Really? <https://www.youtube.com/watch?v=Vxqe_ZOwsHs>
It decomposes water but there is no flame - unlike sodium and 
particularly potassium.

Furtermore, it is lighter than ANY
> liquid known to a man so it floats in EVERYTHING you could put on it. 

Let's be picky - it would sink in liquid hydrogen or liquid helium... ;-)

But
> wait, there is more -- that black crust that it gets covered with in no time
> when subjected to air is not oxide but NITRIDE. 

See the above video. It's a mixture of oxide and nitride.

Unlike sodium and potassium
> lithium readily reacts with both oxygen and nitrogen and it burns
> spectacularly even in pure nitrogen, without any oxygen present.

Really? <https://www.youtube.com/watch?v=P4Vu9VJZFJE>
Note that even with prior heating it fails to burn. I've no doubt that 
if the temperature was high enough it would burn, but you can even get 
iron to burn (in air) if the temperature's high enough.

>> The standard technique for dealing with a lithium battery that has
>> caught fire is to flood it with lots of water. Sea water contains about
>> 0.17 ppm lithium, so lithium pollution isn't going to be a problem.
> 
> Ever seen burning lithium? Good luck to extinguish it with ANYTHING.
> Especially with lots of water... It looks like you skipped your chemistry
> classes at school and have never seen lithium metal yourself. Not just it
> reacts violently with water, it FLOATS in ANY liquid, water included. You
> can't FLOOD it with water for an obvious reason -- it is impossible.

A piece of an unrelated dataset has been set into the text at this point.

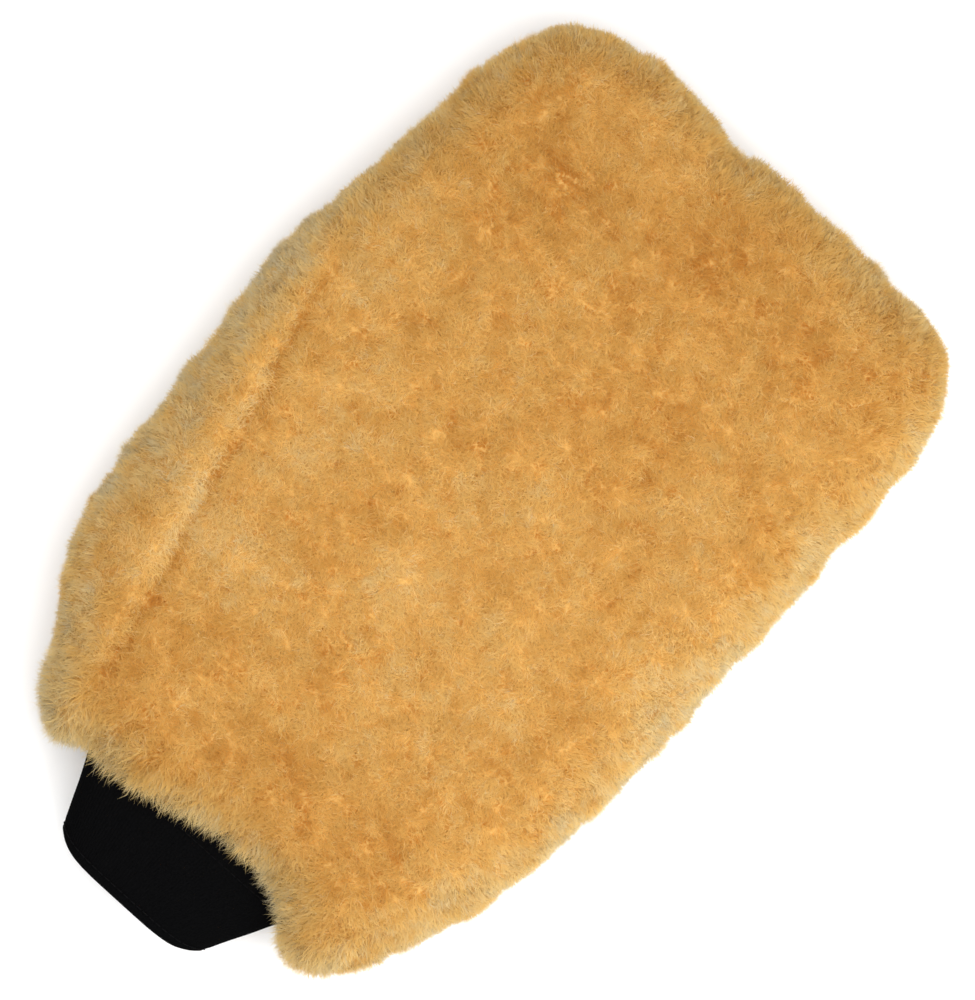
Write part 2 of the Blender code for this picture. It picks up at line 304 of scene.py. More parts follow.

How many times have you see burning *lithium*? Not the organic solvents 
in lithium batteries, but lithium metal itself?

> The standard procedure with lithium fires is to somehow isolate it (protect
> as much surrounding objects as possible, maybe push the burning mass to an
> open space if possible) and let it burn until nothing left.
> 
> Just a month or so ago we had a truck loaded with lithium batteries
> overturned and caught fire on a freeway. It took a whole day or two (don't
> remember exactly) for our firefighters to push that burning wreck off the
> freeway into the desert with a bulldozer. Then it took it almost a week to
> burn out.

If they had bulldozers why didn't they just push sand over it? That 
would have extinguished the flames. I guess they might have been worried 
about the organic solvents leaking out and spreading the flames; perhaps 
just leaving it to burn out was the easiest and safest thing to do as it 
was in the desert.

> Pollution is not all that much a problem and pretty harmless. There is white
> lithium grease everywhere and nobody died from that :)

? What white lithium "grease"? If you're talking about the fire in the 
desert it was probably a mess of plastic, nonflammable solvents, and sand.